=== Task instructions ===
Among the lines below, keep only those from the one containing "bounds = obj.Shape.BoundBox" through the one containing "imported = [obj", and reproduce them exactly.

=== Data section ===
§ §

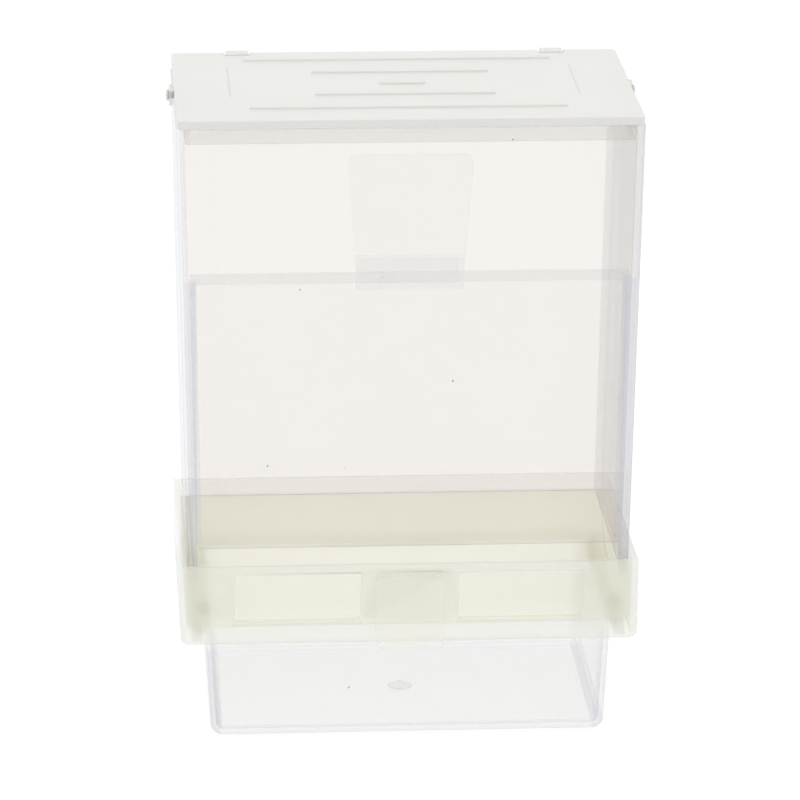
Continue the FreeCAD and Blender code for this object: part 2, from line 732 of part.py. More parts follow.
for obj in doc.Objects:
    if "Invalid" in obj.State or "Error" in obj.State:
        raise RuntimeError(f"{obj.Name} did not compute: {obj.State}")
for label, obj in subparts.items():
    shape = obj.Shape
    if shape.isNull() or not shape.isValid() or len(shape.Solids) != 1:
        raise RuntimeError(f"{label}: bad shape with {len(shape.Solids)} solids")

os.makedirs("parts", exist_ok=True)
for label, obj in sorted(subparts.items()):
    obj.Shape.exportStep(os.path.join("parts", f"{label}.step"))
    bounds = obj.Shape.BoundBox
    print(f"{label:22s} {bounds.XLength:7.2f} x {bounds.YLength:6.2f} x {bounds.ZLength:6.2f}"
          f"  volume {obj.Shape.Volume:9.1f}")
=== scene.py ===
"""Looks for a clear hopper feeder: a hinged frosted lid, a tapering clear hopper with
a sliding feed gate, a frosted feeding tray with a tinted trough, and a catch drawer.

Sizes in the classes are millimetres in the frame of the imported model; meshes and
everything handed to Blender are metres.
"""
import logging
import math
from collections.abc import Callable
from dataclasses import dataclass
from enum import Enum
from functools import cache
from typing import NamedTuple

import bmesh
import bpy
import numpy as np
from mathutils import Matrix, Vector


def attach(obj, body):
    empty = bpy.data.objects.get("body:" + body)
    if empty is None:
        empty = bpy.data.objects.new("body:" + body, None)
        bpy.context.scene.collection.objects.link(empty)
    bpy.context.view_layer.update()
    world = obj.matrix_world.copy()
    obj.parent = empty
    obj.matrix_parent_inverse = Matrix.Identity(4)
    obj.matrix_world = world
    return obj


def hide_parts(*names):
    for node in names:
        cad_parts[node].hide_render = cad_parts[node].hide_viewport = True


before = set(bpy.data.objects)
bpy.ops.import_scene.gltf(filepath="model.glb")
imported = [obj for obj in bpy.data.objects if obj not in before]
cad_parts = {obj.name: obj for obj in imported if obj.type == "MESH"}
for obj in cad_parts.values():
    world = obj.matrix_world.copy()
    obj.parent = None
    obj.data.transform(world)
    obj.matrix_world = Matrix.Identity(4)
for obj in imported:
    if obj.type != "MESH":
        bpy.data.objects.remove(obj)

MM = 0.001
LOG = logging.getLogger("hopper_feeder")
Colour = tuple[float, float, float]
Feed = bpy.types.NodeSocket | float | tuple[float, ...]
WHITE = (1.0, 1.0, 1.0, 1.0)


# ---------------------------------------------------------------- named options
class Plane(Enum):
    """The plane an outline is drawn in: positions of its across, up and height axes."""

    FLOOR = (0, 1, 2)
    FRONT = (0, 2, 1)
    SIDE = (1, 2, 0)


class Clarity(Enum):
    """How a moulded plastic lets light through."""

    SHEET = "each face is a thin film that doesn't bend the view"
    FROSTED = "light passes, dulled"
    OPAQUE = "no light passes"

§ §

=== Output of the exercise ===
    bounds = obj.Shape.BoundBox
    print(f"{label:22s} {bounds.XLength:7.2f} x {bounds.YLength:6.2f} x {bounds.ZLength:6.2f}"
          f"  volume {obj.Shape.Volume:9.1f}")
=== scene.py ===
"""Looks for a clear hopper feeder: a hinged frosted lid, a tapering clear hopper with
a sliding feed gate, a frosted feeding tray with a tinted trough, and a catch drawer.

Sizes in the classes are millimetres in the frame of the imported model; meshes and
everything handed to Blender are metres.
"""
import logging
import math
from collections.abc import Callable
from dataclasses import dataclass
from enum import Enum
from functools import cache
from typing import NamedTuple

import bmesh
import bpy
import numpy as np
from mathutils import Matrix, Vector


def attach(obj, body):
    empty = bpy.data.objects.get("body:" + body)
    if empty is None:
        empty = bpy.data.objects.new("body:" + body, None)
        bpy.context.scene.collection.objects.link(empty)
    bpy.context.view_layer.update()
    world = obj.matrix_world.copy()
    obj.parent = empty
    obj.matrix_parent_inverse = Matrix.Identity(4)
    obj.matrix_world = world
    return obj


def hide_parts(*names):
    for node in names:
        cad_parts[node].hide_render = cad_parts[node].hide_viewport = True


before = set(bpy.data.objects)
bpy.ops.import_scene.gltf(filepath="model.glb")
imported = [obj for obj in bpy.data.objects if obj not in before]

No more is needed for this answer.